Maybe just something silly…Or NTuple(::Generator) is actually better optimized than the unrolled version.

There’s some trickyness to using BenchmarkTools properly. Also -O3 is useful in this particular instance:

julia> @benchmark test2($C, $b, $a)
BenchmarkTools.Trial:
  memory estimate:  0 bytes
  allocs estimate:  0
  --------------
  minimum time:     233.970 ns (0.00% GC)
  median time:      247.103 ns (0.00% GC)
  mean time:        253.813 ns (0.00% GC)
  maximum time:     527.180 ns (0.00% GC)
  --------------
  samples:          10000
  evals/sample:     460

julia> @benchmark test1($C, $b, $a)
BenchmarkTools.Trial:
  memory estimate:  0 bytes
  allocs estimate:  0
  --------------
  minimum time:     17.383 ns (0.00% GC)
  median time:      18.433 ns (0.00% GC)
  mean time:        18.958 ns (0.00% GC)
  maximum time:     467.755 ns (0.00% GC)
  --------------
  samples:          10000
  evals/sample:     998

I left out the $, since it seem to me that it would constant fold the result some cases… It gave me results of 5ns, which seems highly unlikely to me… Well, but your numbers look fine, so I guess it doesn’t!

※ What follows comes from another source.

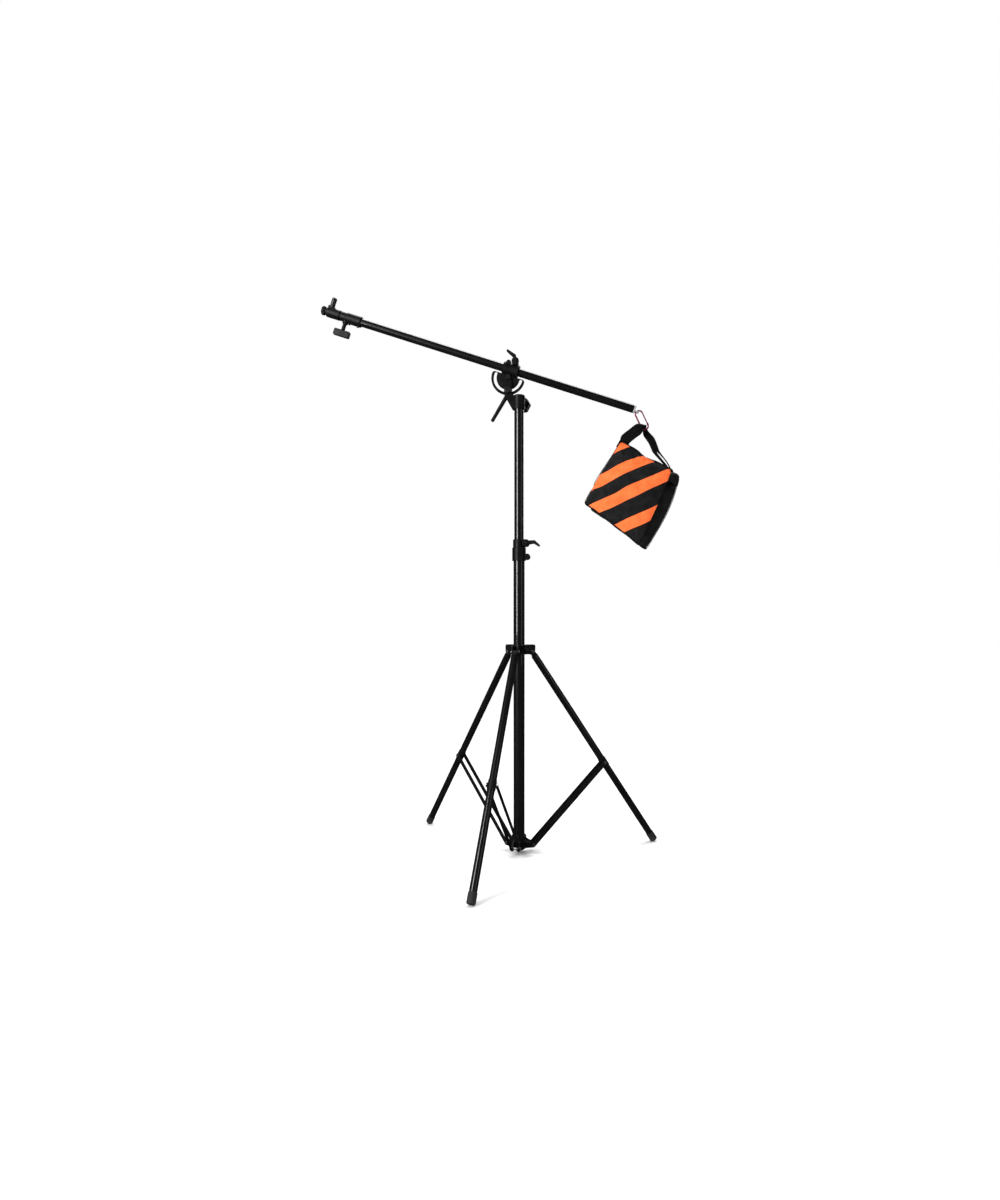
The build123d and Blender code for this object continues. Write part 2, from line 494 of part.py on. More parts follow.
def make_carabiner():
    frame = ring_frame()
    half = RING_W / 2
    top = Plane.XZ * CenterArc((0, -TOP_BEND), half, 0, 180)
    low = Plane.XZ * CenterArc((0, -LOW_BEND), half, 180, 180)
    side = Line((-half, 0, -TOP_BEND), (-half, 0, -LOW_BEND))
    path = Wire([top, side, low])
    wire = sweep(Plane(path @ 0, z_dir=path % 0) * Circle(RING_WIRE_R), path=path)
    for y0, y1 in ((-3.4, -2.3), (2.3, 3.4)):
        wire += Pos(half, 0, -GATE_HINGE) * along_y(rod(2.4, y0, y1))
        wire += slab([(half - 2, -LOW_BEND - 1), (half + 2, -LOW_BEND - 1), (half + 2, -GATE_HINGE),
                      (half - 2, -GATE_HINGE)], y0, y1)
    wire += slab([(half - 2, -LOW_BEND - 2), (half + 2, -LOW_BEND - 2), (half + 2, -LOW_BEND - 0.6),
                  (half - 2, -LOW_BEND - 0.6)], -3.4, 3.4)
    wire -= Pos(half, 0, -GATE_HINGE) * along_y(rod(0.9, -5, 5))
    pin = Pos(half, 0, -GATE_HINGE) * along_y(rod(0.9, -3.4, 3.4) + rod(1.6, -4, -3.4) + rod(1.6, 3.4, 4))
    keep("carabiner_frame", frame * wire, frame * pin)
    gate = rod(1.9, -GATE_HINGE, -GATE_END) + Pos(0, 0, -GATE_HINGE) * along_y(rod(2.1, -2.1, 2.1))
    gate -= Pos(0, 0, -GATE_HINGE) * along_y(rod(0.9 + RUN, -5, 5))
    keep("carabiner_gate", frame * Pos(half, 0, 0) * gate)


FRONT_POUCH = [(316.0, 1280.0), (470.0, 1186.0), (372.0, 955.0), (206.0, 1087.0)]
BACK_POUCH = [(334.0, 1272.0), (498.0, 1181.0), (402.0, 946.0), (226.0, 1079.0)]


def pouch(corners, y_mid):
    """A filled bag: thick in the middle, thin at its seams."""
    face = outline(corners)
    face = fillet(face.vertices(), 14.0)
    front = extrude(face, POUCH_T / 2, dir=(0, -1, 0), taper=POUCH_TAPER)
    back = mirror(front, about=Plane.XZ)
    return Pos(0, y_mid, 0) * (front + back)


def make_bag():
    y = (POUCH_T + POUCH_GAP) / 2
    keep("sand_pouch_front", pouch(FRONT_POUCH, -y))
    keep("sand_pouch_back", pouch(BACK_POUCH, y))
    # the panel over the tops of the pouches, cut to them
    top = slab([(322, 1276), (466, 1188), (455, 1168), (316, 1253)], -y + 6, y - 6)
    for name in ("sand_pouch_front", "sand_pouch_back"):
        for solid in NODES[name]:
            top -= solid
    keep("bag_bridge", top)
    half = WEBBING_T / 2
    bunch = (ring_frame() * Pos(0, 0, BUNCH_R + GAP + RING_WIRE_R - LOW_BEND - RING_W / 2)).position
    x, z = bunch.X, bunch.Z
    left = slab([(321, 1277), (322, 1299), (x - 20, z + 10), (x + 3, z + 4), (x + 3, z - 4),
                 (x - 3, z - 19), (354, 1278), (337, 1267)], -WEBBING_Y - half, -WEBBING_Y + half)
    right = [(x - 4, z + 4), (x + 9, z + 4), (425, 1302), (441, 1262), (463, 1214), (468, 1189),
             (453, 1198), (426, 1250), (410, 1288), (x - 2, z - 9)]
    right = slab(right, WEBBING_Y - half, WEBBING_Y + half)
    over = Pos(x, 0, z) * along_y(rod(BUNCH_R, -WEBBING_Y - half, WEBBING_Y + half))
    handle = left + right + over
    keep("bag_handle", handle - top)


def main():
    make_column()
    make_mid_clamp()
    make_leg_collar()
    for side, azimuth in LEG_AZIMUTHS.items():
        make_leg(side, azimuth)
        make_brace(side, azimuth)
    make_mast()
    make_head()
    make_boom_clamp()
    make_boom()
    make_inner_boom()
    make_carabiner()
    make_bag()
    os.makedirs("parts", exist_ok=True)
    for name, solids in NODES.items():
        shape = solids[0] if len(solids) == 1 else Compound(children=solids)
        export_step(shape, f"parts/{name}.step")


if __name__ == "__main__":
    main()
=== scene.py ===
"""Boom light stand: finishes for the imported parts, and the sand bag in sewn and stuffed fabric."""

import math

import bpy
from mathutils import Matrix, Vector, noise


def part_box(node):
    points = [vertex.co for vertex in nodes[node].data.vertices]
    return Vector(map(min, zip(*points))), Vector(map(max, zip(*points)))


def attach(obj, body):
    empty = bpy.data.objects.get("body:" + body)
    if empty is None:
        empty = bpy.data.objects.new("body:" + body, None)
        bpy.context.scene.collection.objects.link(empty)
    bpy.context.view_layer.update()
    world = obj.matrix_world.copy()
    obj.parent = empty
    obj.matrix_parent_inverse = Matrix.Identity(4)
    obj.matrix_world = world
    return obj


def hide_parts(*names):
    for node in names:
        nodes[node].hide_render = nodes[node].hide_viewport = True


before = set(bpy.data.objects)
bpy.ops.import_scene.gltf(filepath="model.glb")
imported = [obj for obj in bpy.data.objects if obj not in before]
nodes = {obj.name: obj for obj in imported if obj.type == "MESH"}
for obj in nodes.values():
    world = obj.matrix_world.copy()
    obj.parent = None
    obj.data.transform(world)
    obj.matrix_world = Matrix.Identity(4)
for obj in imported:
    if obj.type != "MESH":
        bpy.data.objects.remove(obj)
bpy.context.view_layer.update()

# ---- camera and studio ----
CAMERA_AT, CAMERA_TURN = (0.158, -2.264, 0.708), 4.0
LENS, SHIFT = 21.68, (-0.0158, 0.022)      # the sensor's 36 mm is the frame's long side

# ---- sand bag: corners as shares of each pouch's box, top left, top right, low right, low left ----
POUCH_CORNERS = ((0.417, 1.0), (1.0, 0.711), (0.629, 0.0), (0.0, 0.406))
POUCH_CELLS = (46, 50)                     # across and down
CORNER_REACH = 0.004                       # how far the sewn corners reach past the plain solid's round ones
STRIPE_ANGLE = 24.5                        # rise of the stripes from the horizontal, degrees
STRIPE_TOP = 1.0017                        # where the first black stripe begins, measured across the stripes
STRIPE_WIDTHS = (0.037, 0.033, 0.039, 0.036, 0.050, 0.033)   # black and orange in turn
BINDING_W, BINDING_LOW_W = 0.0011, 0.0032  # half widths of the edge binding, and of it along the bottom
STRAP_T = 0.0018
FRONT_BOW, BACK_BOW = 0.004, 0.015         # how far the right sides of the pouches bow out
STITCH_LIFT = 0.00105                      # from the middle of a binding to its face

# ---- handle: upper and lower edge of the webbing in the XZ plane, from the bunch over the carabiner ----
# each station: outer edge x, z; inner edge x, z; y; height of the pleats
LEFT_STRAP = (
    (-0.078, -0.0500, -0.054, -0.0680, -0.0080, 0.0),
    (-0.0775, -0.0400, -0.0495, -0.0540, -0.0110, 0.0),
    (-0.0720, -0.0265, -0.0420, -0.0465, -0.0120, 0.0002),
    (-0.0510, -0.0100, -0.0340, -0.0400, -0.0120, 0.0005),
    (-0.0300, 0.0060, -0.0235, -0.0320, -0.0118, 0.0010),
    (-0.0190, 0.0085, -0.0140, -0.0250, -0.0110, 0.0014),
    (-0.0090, 0.0075, -0.0065, -0.0140, -0.0095, 0.0022),
    (0.0025, 0.0040, -0.0050, -0.0022, -0.0045, 0.0026),
)
OVER_RING = (0.0052, 0.0024, -0.0048, -0.0022, 0.0015, 0.0028)
RIGHT_STRAP = (
    (0.0078, -0.0030, -0.0052, -0.0125, 0.0072, 0.0022),
    (0.0125, -0.0105, -0.0040, -0.0230, 0.0105, 0.0014),
    (0.0215, -0.0200, 0.0035, -0.0345, 0.0118, 0.0010),
    (0.0308, -0.0317, 0.0125, -0.0483, 0.0118, 0.0008),
    (0.0392, -0.0515, 0.0187, -0.0620, 0.0118, 0.0006),
    (0.0458, -0.0709, 0.0236, -0.0740, 0.0116, 0.0004),
    (0.0535, -0.0830, 0.0300, -0.0830, 0.0112, 0.0003),
    (0.0621, -0.0950, 0.0385, -0.0925, 0.0106, 0.0002),
    (0.0712, -0.1085, 0.0485, -0.1045, 0.0098, 0.0),
    (0.0775, -0.1205, 0.0580, -0.1165, 0.0088, 0.0),
    (0.0850, -0.1390, 0.0700, -0.1350, 0.0070, 0.0),
)
# where the right strap parts in two: the first ply ends and the second begins, as shares from the inner edge
PLY_ENDS = (0.62, 0.62, 0.62, 0.60, 0.60, 0.58, 0.52, 0.50, 0.52, 0.60, 0.66)
PLY_BEGINS = (0.50, 0.50, 0.50, 0.52, 0.54, 0.58, 0.70, 0.76, 0.78, 0.76, 0.72)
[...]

Is it possible that @keno’s version is only performant on v0.6, but not v0.5?

using BenchmarkTools, StaticArrays
typealias Vec3{T} SVector{3, T}
typealias Mat3{T} SMatrix{3,3,T}
contract1(a, C, b) = Mat3([dot(C[i,:,j,:] * b, a) for i=1:3, j = 1:3])
@eval contract3(a, C, b) = Mat3($(Expr(:tuple, (:(dot(C[$i,:,$j,:] * b, a)) for i=1:3, j=1:3)...)))
a, b = rand(Vec3), rand(Vec3)
C = @SArray rand(3,3,3,3)
(@benchmark contract1($a, $C, $b)) |> display; println()
(@benchmark contract3($a, $C, $b)) |> display; println()

results on v0.6:

julia> (@benchmark contract1($a, $C, $b)) |> display; println()
BenchmarkTools.Trial:
  memory estimate:  160 bytes
  allocs estimate:  1
  --------------
  minimum time:     147.303 ns (0.00% GC)
  median time:      152.636 ns (0.00% GC)
  mean time:        163.265 ns (2.51% GC)
  maximum time:     1.335 μs (74.75% GC)
  --------------
  samples:          10000
  evals/sample:     792


julia> (@benchmark contract3($a, $C, $b)) |> display; println()
BenchmarkTools.Trial:
  memory estimate:  0 bytes
  allocs estimate:  0
  --------------
  minimum time:     21.301 ns (0.00% GC)
  median time:      21.309 ns (0.00% GC)
  mean time:        21.806 ns (0.00% GC)
  maximum time:     123.591 ns (0.00% GC)
  --------------
  samples:          10000
  evals/sample:     997

Results on v0.5:

julia> (@benchmark contract1($a, $C, $b)) |> display; println()
BenchmarkTools.Trial:
  memory estimate:  8.45 KiB
  allocs estimate:  28
  --------------
  minimum time:     1.978 μs (0.00% GC)
  median time:      2.043 μs (0.00% GC)
  mean time:        2.353 μs (7.15% GC)
  maximum time:     83.486 μs (81.14% GC)
  --------------
  samples:          10000
  evals/sample:     10


julia>   (@benchmark contract3($a, $C, $b)) |> display; println()
BenchmarkTools.Trial:
  memory estimate:  8.30 KiB
  allocs estimate:  27
  --------------
  minimum time:     1.767 μs (0.00% GC)
  median time:      1.829 μs (0.00% GC)
  mean time:        2.104 μs (7.82% GC)
  maximum time:     63.618 μs (92.24% GC)
  --------------
  samples:          10000
  evals/sample:     10

StaticArrays.jl has undergone a total rewrite between the 0.5 and 0.6-only versions, so very probable.

ok, too bad. but hopefully I can find the time to move my codes to v0.6 soon.